A: Students receiving financial aid at the University will be awarded based on an academic year of 32 weeks of in-class instruction and a minimum of 36 units. Students receiving campus-based aid, state aid, and institutional aid will receive funds for up to 12 months when aid is available.
Student loan recipients (Stafford and PLUS) may apply for an additional loan upon successful completion of all courses in the prior loan period. All grades must be posted from the student’s prior academic year and any accelerated course work taken will not count towards the completion of the student’s academic year. In addition, 32 weeks of in-class instruction (eight months) must be completed.
Q: Can I use financial aid to pursue an accelerated course of study?

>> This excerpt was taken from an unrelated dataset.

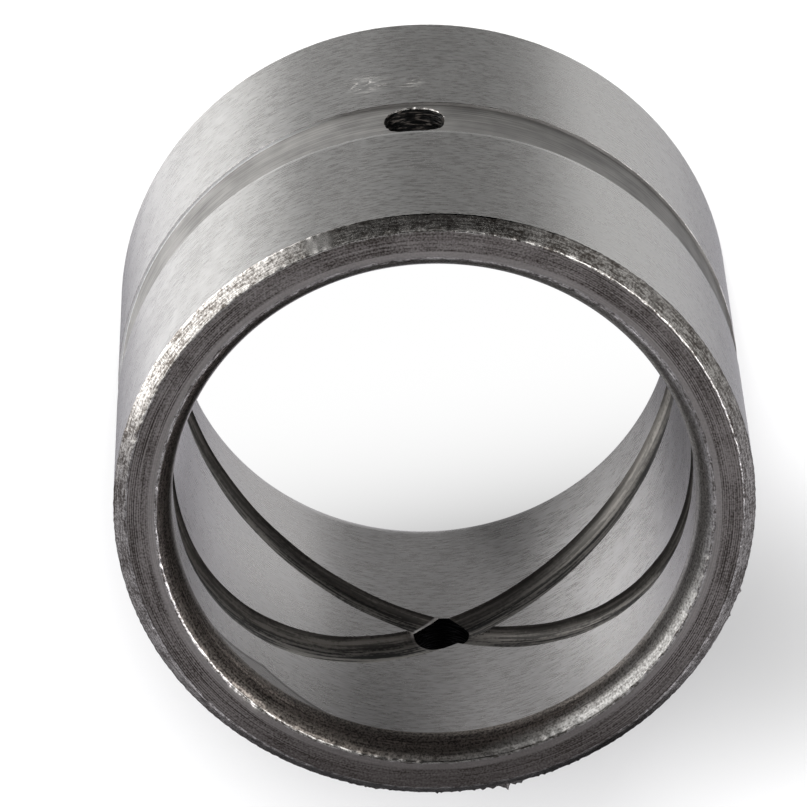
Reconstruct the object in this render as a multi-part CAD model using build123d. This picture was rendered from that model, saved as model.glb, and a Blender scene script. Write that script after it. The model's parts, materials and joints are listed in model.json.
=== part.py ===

A: Students may apply for financial aid to cover educational expenses for an Academic Year. Students who enroll in accelerated studies will be required to pay for those units (any units above 4.5) at their own expense.
Q: Can I appeal financial aid decisions about my eligibility?
A: Students who are denied aid due to lack of satisfactory academic progress may submit a Request for Review (appeal) to the Financial Aid Committee if extenuating circumstances exist. The appeal will be reviewed and a decision made based on the student’s previous academic record and the nature of the reasons given. The committee attempts to approve or deny petitions in a fair and equitable manner, taking into consideration each student’s situation, while complying with federal regulations.
Q: How does the University determine student budgets?
A: National University uses the budgets established by the California Student Aid Commission. These budgets are used to determine financial need for all students who apply for aid.